- EXTRACTED INFORMATION -
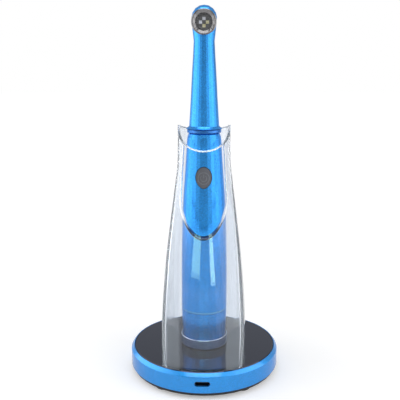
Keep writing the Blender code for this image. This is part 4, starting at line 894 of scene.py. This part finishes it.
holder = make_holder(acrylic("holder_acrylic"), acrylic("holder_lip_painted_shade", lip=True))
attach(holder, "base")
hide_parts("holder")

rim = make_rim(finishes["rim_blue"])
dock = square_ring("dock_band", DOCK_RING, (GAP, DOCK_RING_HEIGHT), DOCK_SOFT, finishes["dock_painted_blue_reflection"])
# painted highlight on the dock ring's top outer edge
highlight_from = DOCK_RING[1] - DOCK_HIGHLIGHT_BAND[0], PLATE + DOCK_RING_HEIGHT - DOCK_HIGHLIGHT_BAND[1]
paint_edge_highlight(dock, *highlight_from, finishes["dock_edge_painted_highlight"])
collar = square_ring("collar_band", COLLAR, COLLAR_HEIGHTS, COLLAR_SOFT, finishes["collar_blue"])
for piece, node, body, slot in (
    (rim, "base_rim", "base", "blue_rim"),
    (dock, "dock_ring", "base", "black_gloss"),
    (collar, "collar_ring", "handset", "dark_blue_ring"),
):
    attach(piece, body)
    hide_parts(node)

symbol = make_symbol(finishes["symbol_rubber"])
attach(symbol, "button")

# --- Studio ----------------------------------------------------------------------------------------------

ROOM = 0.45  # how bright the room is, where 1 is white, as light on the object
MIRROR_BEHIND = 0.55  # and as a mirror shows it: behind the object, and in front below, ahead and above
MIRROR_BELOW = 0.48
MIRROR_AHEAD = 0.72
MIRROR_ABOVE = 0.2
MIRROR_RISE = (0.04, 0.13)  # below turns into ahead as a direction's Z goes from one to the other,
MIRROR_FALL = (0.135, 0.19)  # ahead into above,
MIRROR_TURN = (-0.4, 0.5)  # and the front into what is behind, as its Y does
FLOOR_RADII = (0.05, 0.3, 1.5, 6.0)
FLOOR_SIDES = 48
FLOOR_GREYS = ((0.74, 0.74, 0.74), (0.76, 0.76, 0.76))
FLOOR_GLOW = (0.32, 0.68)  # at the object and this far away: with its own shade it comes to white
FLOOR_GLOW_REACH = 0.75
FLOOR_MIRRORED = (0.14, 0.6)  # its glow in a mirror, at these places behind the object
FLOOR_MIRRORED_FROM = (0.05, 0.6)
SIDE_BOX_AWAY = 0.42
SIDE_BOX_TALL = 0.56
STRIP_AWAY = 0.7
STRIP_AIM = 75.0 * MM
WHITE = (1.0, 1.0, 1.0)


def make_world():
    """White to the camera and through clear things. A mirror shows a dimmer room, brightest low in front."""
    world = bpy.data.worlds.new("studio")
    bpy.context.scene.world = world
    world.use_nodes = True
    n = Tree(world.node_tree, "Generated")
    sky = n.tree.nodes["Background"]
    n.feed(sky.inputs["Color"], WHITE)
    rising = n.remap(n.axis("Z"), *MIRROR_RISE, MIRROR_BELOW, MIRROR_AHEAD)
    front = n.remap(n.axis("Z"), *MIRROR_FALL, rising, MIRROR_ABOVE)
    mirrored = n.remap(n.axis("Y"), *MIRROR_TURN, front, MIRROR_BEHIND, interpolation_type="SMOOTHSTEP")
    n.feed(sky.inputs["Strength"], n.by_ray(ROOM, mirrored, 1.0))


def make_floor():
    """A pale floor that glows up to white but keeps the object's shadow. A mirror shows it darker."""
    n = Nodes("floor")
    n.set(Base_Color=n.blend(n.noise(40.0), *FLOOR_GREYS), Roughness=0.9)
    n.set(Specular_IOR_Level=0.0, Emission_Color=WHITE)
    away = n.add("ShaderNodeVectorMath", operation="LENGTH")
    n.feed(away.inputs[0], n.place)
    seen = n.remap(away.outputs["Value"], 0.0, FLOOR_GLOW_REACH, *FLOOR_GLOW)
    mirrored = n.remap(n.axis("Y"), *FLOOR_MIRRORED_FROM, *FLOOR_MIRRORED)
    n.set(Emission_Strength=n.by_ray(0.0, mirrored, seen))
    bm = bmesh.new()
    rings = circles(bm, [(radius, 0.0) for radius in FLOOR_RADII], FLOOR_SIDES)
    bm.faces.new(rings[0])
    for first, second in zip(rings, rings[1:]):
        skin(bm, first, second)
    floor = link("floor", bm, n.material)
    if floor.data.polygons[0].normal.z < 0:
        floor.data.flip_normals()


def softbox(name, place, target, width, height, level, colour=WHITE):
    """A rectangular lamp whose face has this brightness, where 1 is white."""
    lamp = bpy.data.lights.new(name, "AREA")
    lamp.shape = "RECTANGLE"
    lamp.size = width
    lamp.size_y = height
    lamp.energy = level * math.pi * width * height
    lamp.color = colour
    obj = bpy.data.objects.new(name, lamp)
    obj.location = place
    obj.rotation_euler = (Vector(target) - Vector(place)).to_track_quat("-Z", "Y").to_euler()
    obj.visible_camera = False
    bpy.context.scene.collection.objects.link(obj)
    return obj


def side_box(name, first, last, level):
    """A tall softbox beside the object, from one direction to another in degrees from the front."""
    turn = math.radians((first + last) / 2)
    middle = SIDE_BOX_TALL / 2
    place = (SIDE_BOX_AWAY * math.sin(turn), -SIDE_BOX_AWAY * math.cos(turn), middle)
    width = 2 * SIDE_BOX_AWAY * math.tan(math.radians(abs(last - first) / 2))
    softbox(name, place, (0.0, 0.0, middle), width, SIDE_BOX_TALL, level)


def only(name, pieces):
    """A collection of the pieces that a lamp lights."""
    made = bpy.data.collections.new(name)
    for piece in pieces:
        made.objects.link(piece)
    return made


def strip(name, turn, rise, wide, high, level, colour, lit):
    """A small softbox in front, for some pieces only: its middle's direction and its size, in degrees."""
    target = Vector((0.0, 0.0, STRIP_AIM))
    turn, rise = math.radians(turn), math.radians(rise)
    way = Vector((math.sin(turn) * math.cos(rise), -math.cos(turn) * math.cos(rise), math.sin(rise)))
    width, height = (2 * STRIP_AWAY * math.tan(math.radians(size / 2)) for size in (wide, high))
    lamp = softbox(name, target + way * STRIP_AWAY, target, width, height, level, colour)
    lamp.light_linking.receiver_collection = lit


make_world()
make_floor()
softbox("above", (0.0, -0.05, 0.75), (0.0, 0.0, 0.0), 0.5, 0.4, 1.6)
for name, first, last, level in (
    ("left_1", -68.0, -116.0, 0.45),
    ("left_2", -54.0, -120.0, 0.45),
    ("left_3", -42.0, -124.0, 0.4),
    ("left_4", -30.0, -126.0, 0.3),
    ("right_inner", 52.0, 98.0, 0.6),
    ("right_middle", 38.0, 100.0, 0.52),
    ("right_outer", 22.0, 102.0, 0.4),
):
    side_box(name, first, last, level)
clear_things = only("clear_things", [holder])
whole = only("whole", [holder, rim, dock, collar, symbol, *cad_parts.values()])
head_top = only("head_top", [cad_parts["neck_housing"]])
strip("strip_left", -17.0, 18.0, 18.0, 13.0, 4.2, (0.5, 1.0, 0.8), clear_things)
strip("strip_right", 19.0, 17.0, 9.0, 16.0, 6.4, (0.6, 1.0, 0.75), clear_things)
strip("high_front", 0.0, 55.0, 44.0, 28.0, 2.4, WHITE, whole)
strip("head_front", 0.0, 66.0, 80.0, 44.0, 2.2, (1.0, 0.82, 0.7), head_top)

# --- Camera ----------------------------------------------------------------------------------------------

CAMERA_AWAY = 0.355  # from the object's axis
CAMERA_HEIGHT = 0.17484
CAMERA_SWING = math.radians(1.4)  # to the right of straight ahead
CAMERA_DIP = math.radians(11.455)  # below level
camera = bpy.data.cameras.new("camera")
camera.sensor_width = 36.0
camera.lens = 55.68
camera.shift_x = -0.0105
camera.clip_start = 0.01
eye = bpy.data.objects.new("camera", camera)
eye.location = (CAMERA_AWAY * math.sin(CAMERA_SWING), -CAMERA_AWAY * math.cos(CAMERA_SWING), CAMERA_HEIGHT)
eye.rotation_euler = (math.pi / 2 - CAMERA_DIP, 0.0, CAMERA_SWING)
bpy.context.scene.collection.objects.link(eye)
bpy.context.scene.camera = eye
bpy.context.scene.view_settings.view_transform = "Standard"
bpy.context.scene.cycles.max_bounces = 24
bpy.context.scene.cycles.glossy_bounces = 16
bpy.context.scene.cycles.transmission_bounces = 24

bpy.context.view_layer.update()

* * *

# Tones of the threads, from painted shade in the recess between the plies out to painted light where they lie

- THE EXERCISE -
Copy every line from the records above that contains the word "attach".

- THE RESULT -
attach(holder, "base")
    attach(piece, body)
attach(symbol, "button")